T-Mobile retires oldest plans, Allan Samson says, pushing customers off legacy Sprint-era rates
The carrier is moving customers from plans dating to the 3G and early 4G era onto modern rate plans.

T-Mobile notified customers that it will retire many legacy plans and transition them to current rate plans, and chief marketing officer Allan Samson confirmed it to The Verge. The move matters because it forces customers onto new pricing structures and signals how T-Mobile plans to simplify its legacy base.
T-Mobile has started notifying customers that it will retire many legacy plans and move subscribers onto one of its current rate plans, including plans that date back to the 3G era. In other words, if you are still on one of those older, grandfathered plans, today is the day you get the nudge that the era of “keep this forever” is over.
Allan Samson, T-Mobile’s chief marketing officer, confirmed the company is retiring its oldest plans to The Verge. He said some of those plans were built nearly 15 years ago, spanning the 3G and 4G eras, and well before T-Mobile’s 5G network was fully deployed. Samson also explained the practical consequence: customers will transition to modern plans.
This is the part that feels less like a marketing refresh and more like a cleanup operation. Telecom networks evolve, but plans are sticky. Carriers often spend years collecting customers on different generations of offers: legacy promotional rates, older technology bundles, and post-merger holdouts. Eventually the operational cost of supporting all those variants gets harder to justify. Even if the network can handle it, billing systems, customer service processes, and plan-specific rules are complicated. Retiring legacy plans is one of the most direct ways to reduce complexity and encourage migration to current offerings.
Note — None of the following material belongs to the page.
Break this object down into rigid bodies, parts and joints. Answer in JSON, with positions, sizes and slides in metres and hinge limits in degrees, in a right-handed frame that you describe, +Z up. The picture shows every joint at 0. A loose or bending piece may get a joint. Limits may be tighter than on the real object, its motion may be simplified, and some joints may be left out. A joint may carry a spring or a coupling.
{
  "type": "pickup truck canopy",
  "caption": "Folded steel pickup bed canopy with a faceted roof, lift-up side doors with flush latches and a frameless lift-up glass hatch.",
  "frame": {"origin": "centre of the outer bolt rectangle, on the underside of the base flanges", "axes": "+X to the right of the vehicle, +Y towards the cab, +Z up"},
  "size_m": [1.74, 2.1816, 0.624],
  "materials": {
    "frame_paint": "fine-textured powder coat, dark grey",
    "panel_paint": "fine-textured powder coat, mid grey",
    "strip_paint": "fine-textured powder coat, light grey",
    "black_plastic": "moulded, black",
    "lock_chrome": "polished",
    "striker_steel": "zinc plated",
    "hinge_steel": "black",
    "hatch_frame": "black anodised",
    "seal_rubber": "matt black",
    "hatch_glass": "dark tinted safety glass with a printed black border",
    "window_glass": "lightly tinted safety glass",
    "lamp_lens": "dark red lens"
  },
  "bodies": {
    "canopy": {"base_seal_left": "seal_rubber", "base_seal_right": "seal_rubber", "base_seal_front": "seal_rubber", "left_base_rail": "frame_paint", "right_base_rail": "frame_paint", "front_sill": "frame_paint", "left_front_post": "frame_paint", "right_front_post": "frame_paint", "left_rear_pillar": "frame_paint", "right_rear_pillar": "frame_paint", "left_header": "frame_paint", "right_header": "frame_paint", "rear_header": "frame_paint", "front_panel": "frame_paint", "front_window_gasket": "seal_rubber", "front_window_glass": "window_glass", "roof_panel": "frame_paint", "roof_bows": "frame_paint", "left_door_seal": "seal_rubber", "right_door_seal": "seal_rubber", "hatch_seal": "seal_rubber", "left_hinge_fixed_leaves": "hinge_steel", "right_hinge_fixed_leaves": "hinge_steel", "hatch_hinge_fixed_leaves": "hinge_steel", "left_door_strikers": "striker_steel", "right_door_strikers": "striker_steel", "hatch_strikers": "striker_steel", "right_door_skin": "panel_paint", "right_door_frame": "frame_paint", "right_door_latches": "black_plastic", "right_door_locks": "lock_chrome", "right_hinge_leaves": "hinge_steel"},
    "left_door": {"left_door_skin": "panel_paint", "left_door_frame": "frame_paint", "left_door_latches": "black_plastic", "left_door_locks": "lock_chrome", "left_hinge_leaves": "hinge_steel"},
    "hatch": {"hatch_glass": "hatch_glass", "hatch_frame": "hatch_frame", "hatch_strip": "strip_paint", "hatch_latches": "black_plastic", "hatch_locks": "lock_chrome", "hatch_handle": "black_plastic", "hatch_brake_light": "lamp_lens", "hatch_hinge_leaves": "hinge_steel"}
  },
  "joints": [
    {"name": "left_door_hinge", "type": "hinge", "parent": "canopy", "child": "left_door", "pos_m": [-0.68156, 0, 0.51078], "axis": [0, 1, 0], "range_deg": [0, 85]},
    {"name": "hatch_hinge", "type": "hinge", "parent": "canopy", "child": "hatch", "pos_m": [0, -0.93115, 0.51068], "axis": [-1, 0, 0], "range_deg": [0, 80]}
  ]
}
The reports also show how messy these migrations can be in the real world. Affected customers began sharing screenshots of the notification text on reddit and Threads this morning, according to The Verge. That detail matters for executives because it underscores a basic telecom truth: plan changes are not abstract. They hit customers in a very human place, their monthly bill and their sense of control. When people feel a plan is being taken away, even if the carrier frames it as a transition to modern plans, backlash tends to show up fast on social platforms where proof spreads quickly.
There is also a regulatory and consumer-protection backdrop to every legacy plan retirement. In the US, telecom regulators have increasingly emphasized transparency around rate changes and consumer disclosures, and carriers typically need to comply with notice and contract requirements. Even when the company is legally able to retire certain plans, how it communicates matters. The moment customers screenshot the message and compare notes publicly, it becomes a test of clarity: did the carrier clearly explain the timeline, what changes, and what options exist? That is where a “we are modernizing” narrative can win over some users but alienate others.
For T-Mobile, the incentives are straightforward. Modern rate plans are easier to standardize across channels, more controllable for forecasting, and typically easier to tie to network evolution and new product packaging. Samson’s framing to The Verge makes the timeline explicit: these older plans were built long before the 5G network was fully deployed, which is a signal that the company views them as outdated, not just older. In executive terms, this is a migration from legacy product logic to current product logic.
The second-order effect is what this signals to the rest of the industry. T-Mobile’s legacy-plan retirement can be read as “simplification mode,” and simplification is expensive to run but cheap to maintain. If one carrier successfully nudges customers onto modern rate plans at scale, it pressures competitors to do similar cleanups, either to reduce their own operational burden or to avoid being seen as stuck in the past. Board and executive teams at other carriers should also watch customer sentiment closely, because the most important metric is not just migration volume. It is churn, support costs, and reputation damage during the transition.
Finally, there is a strategic stake here for anyone operating in telecom or adjacent markets. When customers are on older plans dating back to the 3G era, those customers often have long tenures and strong inertia. Moving them means walking a line between business necessity and customer trust. T-Mobile has started that walk by notifying subscribers now and confirming the plan retirement rationale through Samson. The question executives should ask is simple: will the transition to modern plans reduce complexity without trading it for churn and brand fatigue. Based on early screenshots circulating this morning, the market is already watching how this one plays out, line by line, message by message.